Sandy’s victims get fed, front-row parade seats
Armies of volunteers pitch in with thousands of free meals
NEW YORK –Victims of Superstorm Sandy in New York and elsewhere in the Northeast were comforted Thursday by kinder weather, free holiday meals and – for some – front row seats to the annual Macy’s Thanksgiving Day Parade.
“It means a lot,” said Karen Panetta, of the hard-hit Broad Channel section of Queens, as she sat in a special viewing section set aside for New Yorkers displaced by the storm.
“We’re thankful to be here and actually be a family and to feel like life’s a little normal today,” she said.
The popular Macy’s parade, attended by more than 3 million people and watched by 50 million on TV, included such giant balloons as Elf on a Shelf and Papa Smurf, Hello Kitty, Buzz Lightyear, Sailor Mickey Mouse and the Pillsbury Doughboy.

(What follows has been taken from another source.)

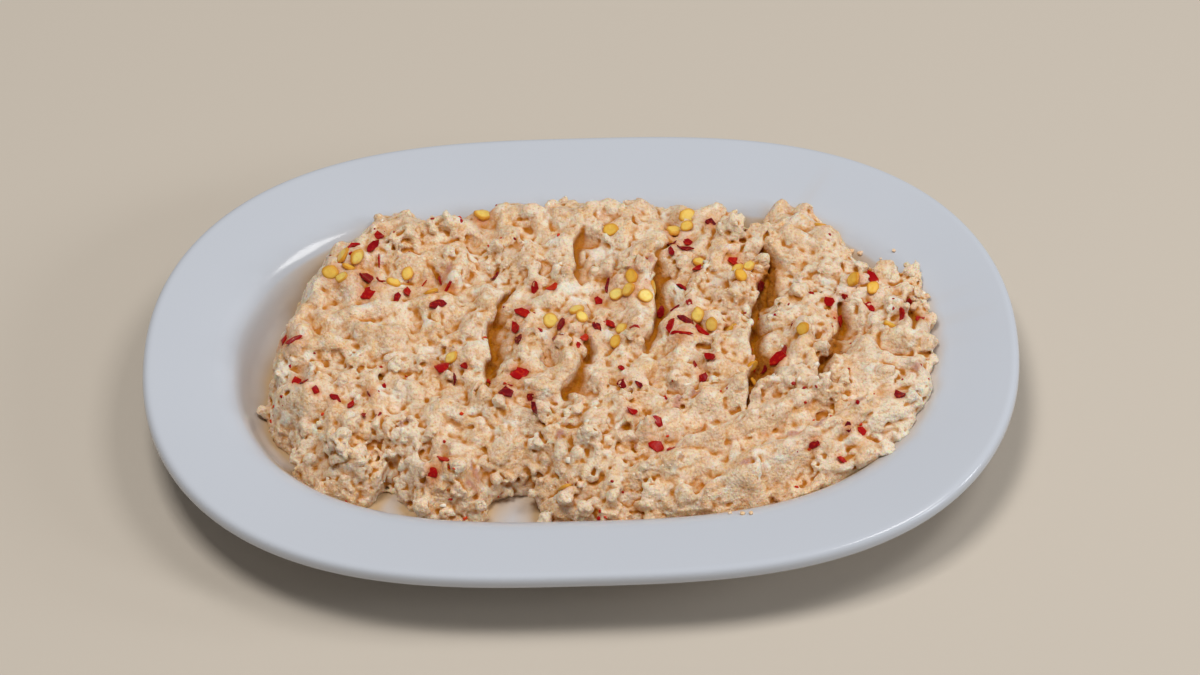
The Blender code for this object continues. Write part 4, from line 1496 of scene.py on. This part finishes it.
class DIP_OT_crumble(bpy.types.Operator):
    """Scatters loose grains, white curds and fine chilli specks over the dip"""

    bl_idname = "dip.crumble"
    bl_label = "Grains, curds and specks"

    def execute(self, context):
        dip = context.scene.dip
        chilli = context.scene.chilli
        chilli_skin = bpy.data.materials["Dried chilli skin"]
        tree = scattered_tree()
        grain = crumbled_cheese(dip)
        # Name, shape, number on a square metre, where they lie thickest, smallest and largest size and how
        # far they sink in millimetres, the value that each is given, from and to what, material and slot
        kinds = (
            ("cheese_grains", grain_shape, dip.grains, "crumbly", (0.5, 1.2, 0.2), "paleness", (0.3, 0.75),
             grain, "spicy_cheese"),
            ("white_curds", curd_shape, dip.whites, "crumbly", (1.3, 2.8, 0.55), "paleness", (0.7, 1.0),
             white_curd(dip), "white_curd"),
            ("chilli_specks", grain_shape, chilli.specks, "peppered", (0.7, 1.8, 0.1), "shade", (0.3, 1.0),
             chilli_skin, "chilli_flake"),
        )
        for seed, (name, shape, density, thicker, sizes, value, span, material, slot) in enumerate(kinds):
            pieces = variants(f"{name}_shape", shape, 8)
            piece = mesh_object(name, bpy.data.meshes.new(name))
            values = {
                "Surface": bpy.data.objects["whipped_cheese"], "Density": density, "Thicker by": thicker,
                "Smallest": sizes[0] * MM, "Largest": sizes[1] * MM, "Sink": sizes[2] * MM,
                "Value name": value, "Lowest value": span[0], "Highest value": span[1], "Seed": seed,
                "Material": material,
            }
            run_tree(piece, tree, pieces, values)
            set_down(piece, DIP_NODE, crisp=name == "chilli_specks")
        self.stray(context.scene.platter, grain)
        return {"FINISHED"}

    def stray(self, platter, material):
        """The few crumbs that fell on the rim."""
        draw = random.Random(11)
        rows = []
        for x, y in STRAY_CRUMBS:
            for _ in range(CRUMBS_EACH):
                place = np.array([draw.gauss(x, 1.5), draw.gauss(y, 1.5)]) * MM
                size = draw.uniform(0.9, 2.2) * MM
                height = float(platter_top(place[:1], place[1:], platter)[0]) + 0.2 * size
                rows.append({
                    "point": (*place, height),
                    "turn": (0, 0, draw.uniform(0, 2 * math.pi)), "size": (size,) * 3,
                    "pick": draw.randrange(6), "shade": 0,
                })
        pieces = variants("crumb", grain_shape, 6)
        piece = scatter_points("stray_crumbs", rows)
        tree = bpy.data.node_groups["Set pieces on points"]
        run_tree(piece, tree, pieces, {"Material": material})
        set_down(piece, DIP_NODE, crisp=True)


class DIP_OT_studio(bpy.types.Operator):
    """Sets up the floor, the lights and the camera"""

    bl_idname = "dip.studio"
    bl_label = "Studio"

    def execute(self, context):
        settings = context.scene.studio
        self.floor(settings)
        world = bpy.data.worlds.new("Even room light")
        world.use_nodes = True
        background = world.node_tree.nodes["Background"]
        background.inputs["Color"].default_value = ROOM_COLOUR
        background.inputs["Strength"].default_value = settings.room_light
        context.scene.world = world
        key = self.light("key", settings.key_power, *KEY_LIGHT)
        key.visible_glossy = False
        self.light("ceiling", settings.ceiling_power, *CEILING_LIGHT)
        for number, window in enumerate(WINDOW_LIGHTS):
            self.light(f"window_{number}", settings.window_power, *window)
        self.camera(context.scene)
        context.scene.view_settings.view_transform = "Standard"
        return {"FINISHED"}

    def floor(self, settings):
        bm = bmesh.new()
        bmesh.ops.create_grid(bm, x_segments=1, y_segments=1, size=4)
        floor = object_from(bm, "studio_floor")
        floor.data.materials.append(matte_paint(settings))

    def light(self, name, power, place, width, height, colour):
        """A rectangular soft light that looks at the dip."""
        lamp = bpy.data.lights.new(name, "AREA")
        lamp.shape = "RECTANGLE"
        lamp.size = width
        lamp.size_y = height
        lamp.energy = power
        lamp.color = colour
        thing = bpy.data.objects.new(name, lamp)
        thing.location = place
        thing.rotation_euler = Vector(place).to_track_quat("Z", "Y").to_euler()
        bpy.context.scene.collection.objects.link(thing)
        return thing

    def camera(self, scene):
        """The camera that the rim's outline was fitted with."""
        lens = bpy.data.cameras.new("Camera")
        lens.sensor_width = SENSOR_WIDTH
        lens.lens = FOCAL_PIXELS / PHOTO_WIDTH * SENSOR_WIDTH
        camera = bpy.data.objects.new("Camera", lens)
        azimuth = math.radians(CAMERA_AZIMUTH)
        elevation = math.radians(CAMERA_ELEVATION)
        level = math.cos(elevation)
        back = Vector((math.sin(azimuth) * level, -math.cos(azimuth) * level, math.sin(elevation)))
        aim = back.to_track_quat("Z", "Y").to_matrix()
        roll = Matrix.Rotation(math.radians(-CAMERA_ROLL), 3, "Z")
        place = Matrix.Translation(Vector(CAMERA_TARGET) + back * CAMERA_DISTANCE)
        camera.matrix_world = place @ (aim @ roll).to_4x4()
        scene.collection.objects.link(camera)
        scene.camera = camera


class DIP_PT_panel(bpy.types.Panel):
    """Lists the steps and their settings"""

    bl_label = "Cheese dip"
    bl_idname = "DIP_PT_panel"
    bl_space_type = "VIEW_3D"
    bl_region_type = "UI"
    bl_category = "Cheese dip"

    def draw(self, context):
        for operator in OPERATORS:
            self.layout.operator(operator.bl_idname)
        for group in (context.scene.platter, context.scene.dip, context.scene.chilli, context.scene.studio):
            box = self.layout.box()
            for name in group.bl_rna.properties.keys():
                if name not in ("rna_type", "name"):
                    box.prop(group, name)


GROUPS = {"platter": PlatterSettings, "dip": DipSettings, "chilli": ChilliSettings, "studio": StudioSettings}
OPERATORS = (DIP_OT_platter, DIP_OT_cheese, DIP_OT_sprinkle, DIP_OT_crumble, DIP_OT_studio)


def register():
    for group in GROUPS.values():
        bpy.utils.register_class(group)
    for name, group in GROUPS.items():
        setattr(bpy.types.Scene, name, bpy.props.PointerProperty(type=group))
    for operator in OPERATORS:
        bpy.utils.register_class(operator)
    bpy.utils.register_class(DIP_PT_panel)


def unregister():
    bpy.utils.unregister_class(DIP_PT_panel)
    for operator in reversed(OPERATORS):
        bpy.utils.unregister_class(operator)
    for name in GROUPS:
        delattr(bpy.types.Scene, name)
    for group in GROUPS.values():
        bpy.utils.unregister_class(group)


def main():
    register()
    bpy.ops.dip.platter()
    bpy.ops.dip.cheese()
    bpy.ops.dip.sprinkle()
    bpy.ops.dip.crumble()
    bpy.ops.dip.studio()


if __name__ == "__main__":
    main()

Mayor Michael Bloomberg’s office was coordinating the distribution of 26,500 meals at 30 sites, and other organizations also were pitching in.
The disaster zones on Staten Island were flooded – this time with food and volunteers from Glen Rock, N.J., organized using social media.
“We had three carloads of food,” volunteer Beth Fernandez said. “The whole town of Glen Rock pitched in. … It’s really cool. It’s my best, my favorite Thanksgiving ever.”
On Long Island, the Long Beach nonprofit Surf For All hosted a Thanksgiving event that fed 1,200 people. Carol Gross, 72, said she went to volunteer but was turned away because of a surplus of helpers.
“A lot of people like me, old-timers, we’ve never seen anything like this horror,” she said, recalling the destruction.
Gross’ brother, Jerry, who moved to Arizona in the 1960s, was stunned by what he saw when he returned for Thanksgiving.
“To come back and see the boardwalk all devastated like it is, it’s like going to Manhattan and finding Times Square gone,” he said.
On New York City’s Rockaway Peninsula, convenience store owner Mohamed Razack said he was able to open again Wednesday for the first time since the storm.
“At first, I was very depressed, but now, I’m proud,” said Mohamed Razack, 50. “We are the first store to open around here.”